Functional stability of novel homogeneous and heterogeneous cation exchange membranes for abiotic and microbial electrochemical technologies

Abstract

Two novel cation exchange membranes (CEM) denoted as PSEBS SU and CF22R14 were examined for two electrochemical applications, and compared to a commercial membrane (Fumasep FKE). Application in microbial electrolysis cells (MEC) and abiotic electrochemical cells (EC) were selected as low and high current density systems (∼1 A m−2 and 50 A m−2, respectively). Hydration number (λ), ion exchange capacity (IEC) and ionic conductivity (σ), as well as changes in these parameters during 10 days of operation were studied. λ was stable after MEC operation, however EC mode caused remarkable changes and a decrease of λ (by −8.2 ± 0.3, −13.8 ± 0.8 and −39.3 ± 8.8% for FKE, PSEBS SU and CF22R14, respectively). The decrease of IEC was significant for each membrane regardless of the operation mode.
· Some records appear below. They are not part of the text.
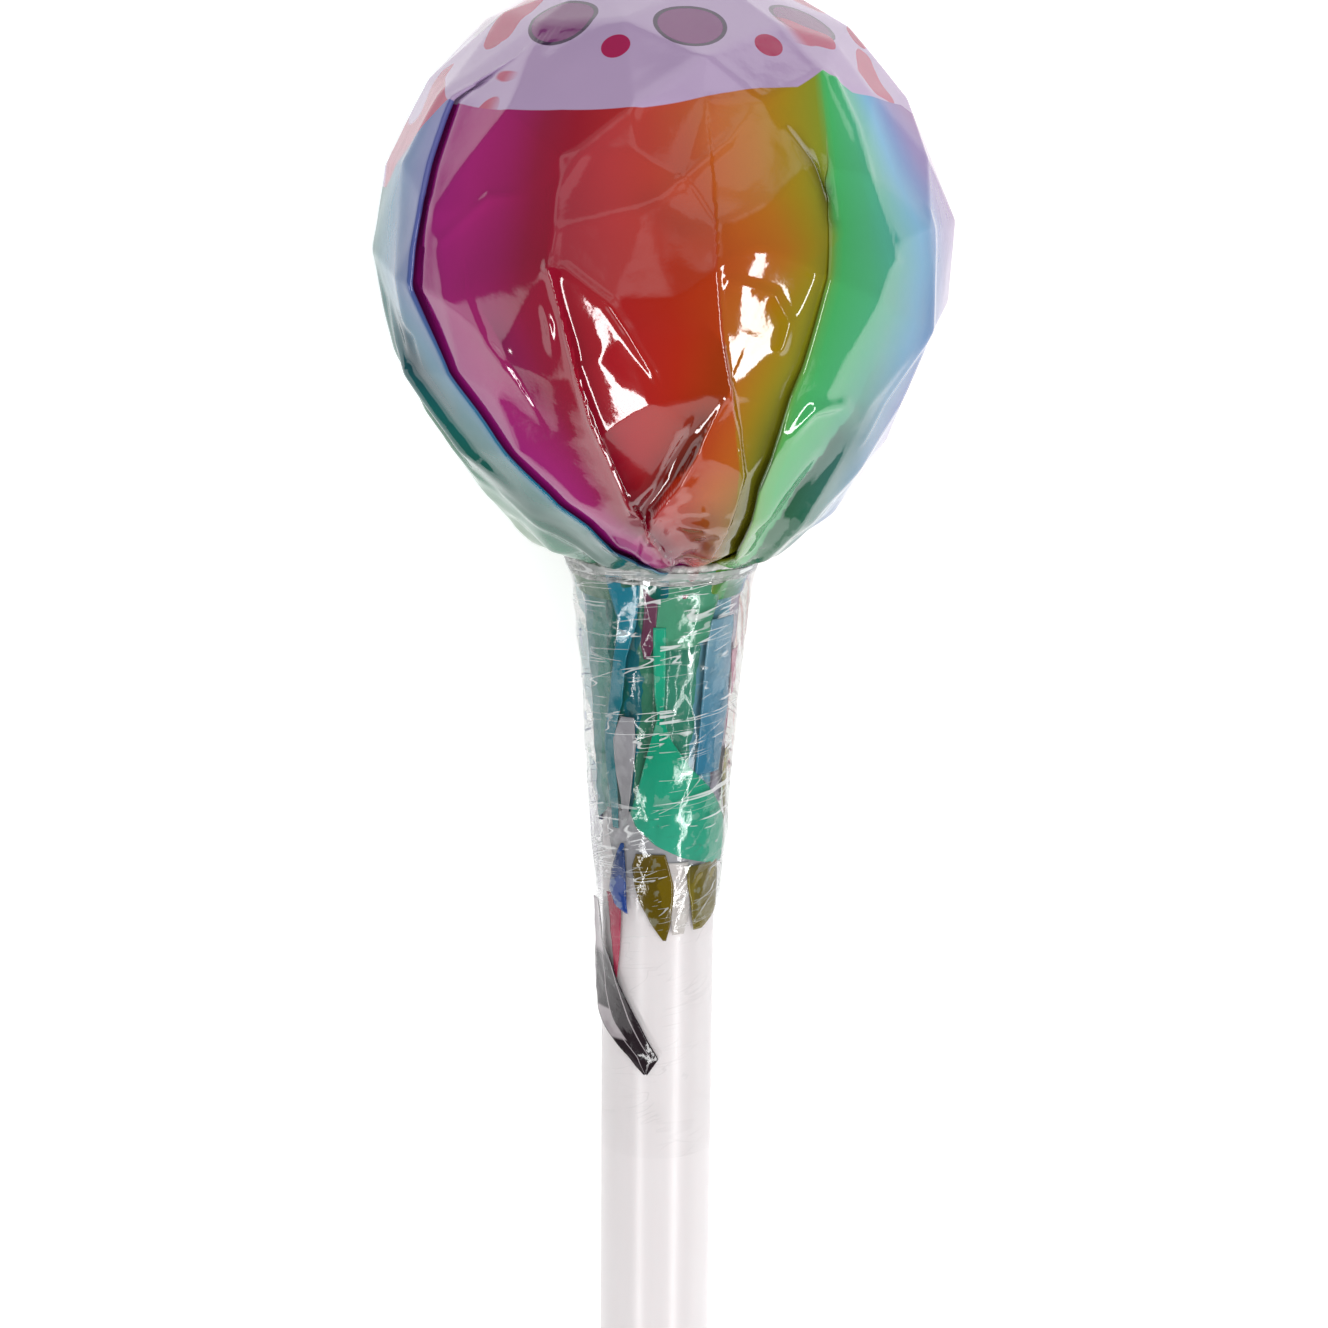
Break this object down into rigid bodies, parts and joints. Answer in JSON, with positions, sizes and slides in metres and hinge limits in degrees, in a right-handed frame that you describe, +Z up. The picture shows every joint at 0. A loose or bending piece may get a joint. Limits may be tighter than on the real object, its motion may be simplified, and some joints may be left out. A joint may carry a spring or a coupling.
{
  "type": "wrapped ball lollipop",
  "caption": "Giant ball lollipop in creased rainbow film, gathered at the neck under clear tape, on a thick white plastic stick, lying on its side.",
  "frame": {"origin": "on the floor, under the middle of the bounding box of the lollipop as it lies", "axes": "+Y along the lollipop towards the ball, +Z up, +X to the right of the shown side"},
  "size_m": [0.0584, 0.1818, 0.0575],
  "materials": {
    "printed_film": "glossy printed sweet film in a rainbow that runs round the ball, under a lavender cap, pulled into flat facets, creases and folds",
    "white_plastic": "smooth glossy white moulded plastic",
    "clear_tape": "clear crinkled plastic tape, shiny, in several turns"
  },
  "bodies": {
    "root": {"wrapper": "printed_film", "stick": "white_plastic", "neck_tape": "clear_tape"}
  },
  "joints": []
}
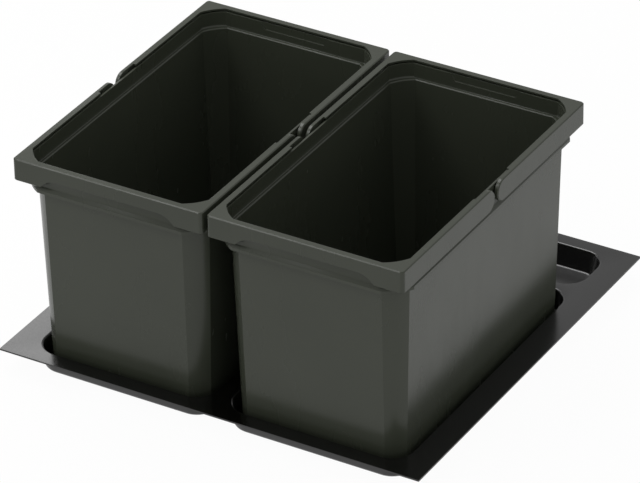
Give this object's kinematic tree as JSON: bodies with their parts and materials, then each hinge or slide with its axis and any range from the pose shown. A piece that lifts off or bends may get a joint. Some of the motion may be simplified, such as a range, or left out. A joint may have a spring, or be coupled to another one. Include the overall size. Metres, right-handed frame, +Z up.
{
  "type": "pull-out waste bin insert",
  "caption": "Drawer insert: a thin formed tray whose pockets hold tapered rectangular waste bins, each with hinged bail handles that fold down to form its rim.",
  "frame": {"origin": "centre of the underside of the object's box, on the surface that the pockets rest on", "axes": "+X to the right across both bins, +Y to the back of the drawer, +Z up"},
  "size_m": [0.489, 0.472, 0.2504],
  "materials": {
    "tray_plastic": "fine-grained near-black sheet",
    "bin_plastic": "dark olive-grey moulding with a soft sheen"
  },
  "bodies": {
    "tray": {"tray": "tray_plastic"},
    "left_bin": {"left_bin": "bin_plastic"},
    "right_bin": {"right_bin": "bin_plastic"},
    "left_front_handle": {"left_front_handle": "bin_plastic"},
    "left_rear_handle": {"left_rear_handle": "bin_plastic"},
    "right_front_handle": {"right_front_handle": "bin_plastic"},
    "right_rear_handle": {"right_rear_handle": "bin_plastic"}
  },
  "joints": [
    {"name": "left_bin_lift", "type": "slide", "parent": "tray", "child": "left_bin", "axis": [0, 0, 1], "range_m": [0, 0.3]},
    {"name": "right_bin_lift", "type": "slide", "parent": "tray", "child": "right_bin", "axis": [0, 0, 1], "range_m": [0, 0.3]},
    {"name": "left_front_handle_hinge", "type": "hinge", "parent": "left_bin", "child": "left_front_handle", "pos_m": [-0.11275, -0.055, 0.238], "axis": [-1, 0, 0], "range_deg": [0, 90]},
    {"name": "left_rear_handle_hinge", "type": "hinge", "parent": "left_bin", "child": "left_rear_handle", "pos_m": [-0.11275, -0.0242, 0.238], "axis": [1, 0, 0], "range_deg": [0, 90]},
    {"name": "right_front_handle_hinge", "type": "hinge", "parent": "right_bin", "child": "right_front_handle", "pos_m": [0.11275, -0.055, 0.238], "axis": [-1, 0, 0], "range_deg": [0, 90]},
    {"name": "right_rear_handle_hinge", "type": "hinge", "parent": "right_bin", "child": "right_rear_handle", "pos_m": [0.11275, -0.0242, 0.238], "axis": [1, 0, 0], "range_deg": [0, 90]}
  ]
}
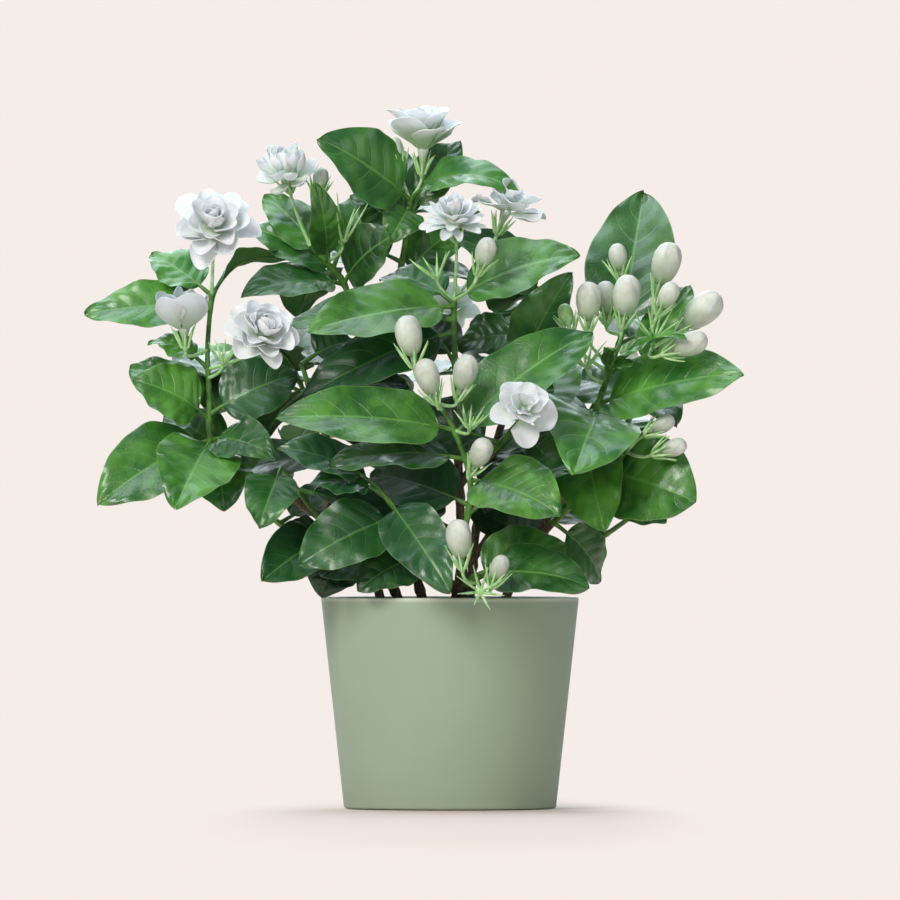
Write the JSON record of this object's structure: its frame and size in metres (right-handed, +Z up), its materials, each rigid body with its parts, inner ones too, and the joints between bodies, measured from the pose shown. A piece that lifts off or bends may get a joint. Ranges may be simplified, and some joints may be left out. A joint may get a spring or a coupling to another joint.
{
  "type": "potted flowering plant",
  "caption": "Bushy Arabian jasmine with glossy leaves, white double blooms and plump buds in a plain tapered sage-green plant pot.",
  "frame": {"origin": "centre of the pot's flat base, on the surface it stands on", "axes": "+Z up along the pot's axis, -Y towards the front of the plant as in the picture, +X to its right"},
  "size_m": [0.3281, 0.2455, 0.3514],
  "materials": {
    "pot": "matt, moulded, sage green",
    "soil": "loose, dark, crumbly",
    "wood": "rough brown bark",
    "leaf": "smooth, glossy green blades with veins",
    "bloom": "soft white petals",
    "bud": "smooth cream-white, pale green at the base"
  },
  "bodies": {
    "root": {"bloom_01": "bloom", "bloom_02": "bloom", "bloom_03": "bloom", "bloom_04": "bloom", "bloom_05": "bloom", "bloom_06": "bloom", "bloom_07": "bloom", "bloom_08": "bloom", "bloom_09": "bloom", "bloom_10": "bloom", "bloom_11": "bloom", "bud_01": "bud", "bud_02": "bud", "bud_03": "bud", "bud_04": "bud", "bud_05": "bud", "bud_06": "bud", "bud_07": "bud", "bud_08": "bud", "bud_09": "bud", "bud_10": "bud", "bud_11": "bud", "bud_12": "bud", "bud_13": "bud", "bud_14": "bud", "bud_15": "bud", "bud_16": "bud", "bud_17": "bud", "bud_18": "bud", "bud_19": "bud", "bud_20": "bud", "leafy_shoot_back": "leaf", "leafy_shoot_back_high": "leaf", "leafy_shoot_back_left": "leaf", "leafy_shoot_back_low_left": "leaf", "leafy_shoot_back_low_right": "leaf", "leafy_shoot_back_right": "leaf", "leafy_shoot_centre": "leaf", "leafy_shoot_centre_right": "leaf", "leafy_shoot_far_back_left": "leaf", "leafy_shoot_far_right": "leaf", "leafy_shoot_front_left": "leaf", "leafy_shoot_inner_left": "leaf", "leafy_shoot_left": "leaf", "leafy_shoot_low_front": "leaf", "leafy_shoot_lower_left": "leaf", "leafy_shoot_lower_right": "leaf", "leafy_shoot_middle": "leaf", "leafy_shoot_right": "leaf", "leafy_shoot_top": "leaf", "pot": "pot", "soil": "soil", "woody_stem_back": "wood", "woody_stem_back_left": "wood", "woody_stem_centre": "wood", "woody_stem_front": "wood", "woody_stem_left": "wood", "woody_stem_right": "wood", "woody_stem_top": "wood"}
  },
  "joints": []
}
However, only MEC operation led to reversible functionality losses, whereas EC mode caused permanent decrease of IEC (87.9 ± 2.8, 85.3 ± 3.8 and 46.6 ± 4.4% re-activation efficiency for FKE, PSEBS SU and CF22R14, respectively). The EC operation resulted in more severe loss of σ for each CEM, among which PSEBS SU showed the best re-activation efficiency (74.9 ± 8.1%). In general, the membrane properties were much more impaired during EC operation due to higher current densities.